Frank Tindall

Profile
- Position: Lineman

Personal information
- Born: October 16, 1909 Solvay, New York, U.S.
- Died: October 5, 1993 (aged 83) Kingston, Ontario, Canada

Career information
- College: Syracuse

Career history

Playing
- 1933–1934: Toronto Argonauts

Coaching
- 1933: University of Toronto (assistant)
- 1933–1934: Toronto Argonauts (line coach)
- 1939–1975: Queen's

Awards and highlights
- Grey Cup champion (1933); Vanier Cup champion (1968);

Head coaching record
- Career: 111–84–2 (.569)

= Frank Tindall =

Football player and coach

Francis Gerald Tindall (October 16, 1909 – October 5, 1993) was an American-born Canadian football player and coach who was head coach of the Queen's Golden Gaels for 29 years.
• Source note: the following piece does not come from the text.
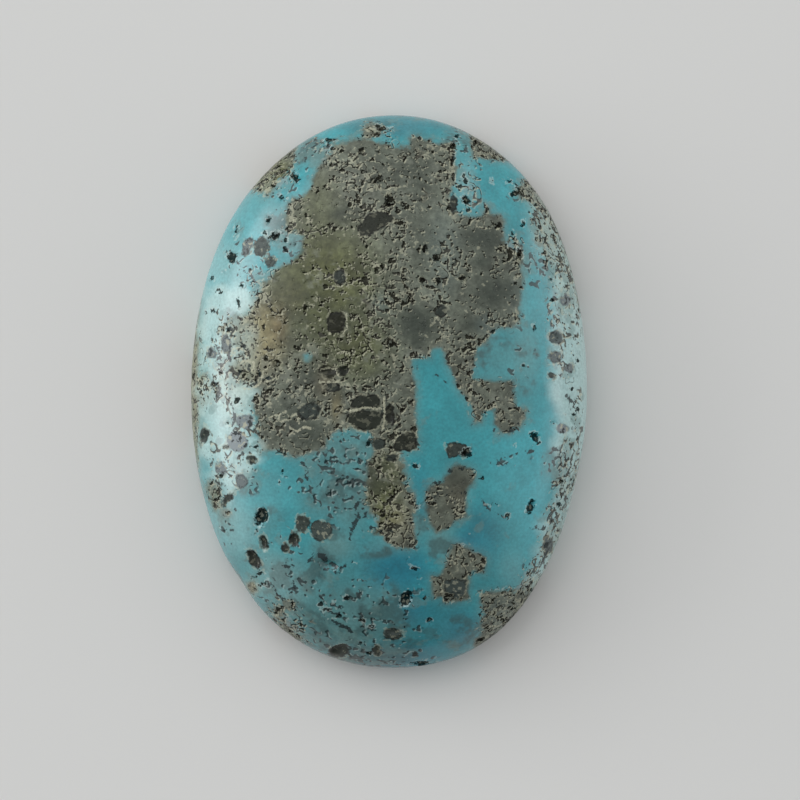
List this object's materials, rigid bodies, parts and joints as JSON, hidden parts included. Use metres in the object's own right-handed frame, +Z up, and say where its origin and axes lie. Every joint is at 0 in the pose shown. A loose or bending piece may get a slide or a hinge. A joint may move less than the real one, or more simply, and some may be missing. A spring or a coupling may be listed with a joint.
{
  "type": "turquoise cabochon",
  "caption": "Oval polished stone of turquoise in its host rock, domed face up on a flat back; a gem or mineral piece to set, display or lay on a surface.",
  "frame": {"origin": "middle of the flat back, at the centre of the oval's bounding box, on the surface that the stone rests on", "axes": "+Z up through the dome, +Y along the stone towards the end with the broad patch of host rock, +X across it"},
  "size_m": [0.02, 0.0278, 0.0064],
  "materials": {
    "turquoise_in_matrix": "polished turquoise with a satin lustre, mottled with duller grey-brown host rock, dark grains and small open pits"
  },
  "bodies": {
    "root": {"turquoise_stone": "turquoise_in_matrix"}
  },
  "joints": []
}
The Frank Tindall Trophy, presented to the U Sports Football Coach of the Year, is named in his honour.

==Playing==
A native of Solvay, New York, Tindall played for the Syracuse Orange football and basketball team. He recovered three fumbles in the 1932 season opener against Clarkson, including one that set up the game–winning touchdown. In 1933, he joined the Toronto Argonauts as a player and assistant coach. He was a member of the team that won the 21st Grey Cup. He was one of many players who departed the team following the 1934 season.

==Coaching==
During the 1933 season, Tindall was an assistant coach at the University of Toronto. He was head coach of Queen's University in 1939, but the school dropped football during World War II. Tindall returned to New York, where he worked as a deputy county clerk. In 1948, he returned to Queen's as football and basketball coach. He retired in 1953, but a student petition persuaded him to return. In 1955, he was granted a unprecedented lifetime contract. Over 29 seasons, Tindall compiled a 111-84-2 record and winning eight provincial (Yates Cup) titles and 1 national championship (Vanier Cup). He developed a number of professional players, including Ron Stewart, Stu Lang, Gary Schreider, Jim Young, Bob Howes, Tip Logan, Bayne Norrie, and Lou Bruce. In 1985, he was inducted into the Canadian Football Hall of Fame.

==Death==
Tindall died on October 5, 1993 as a result of head injuries suffered in a fall two weeks prior.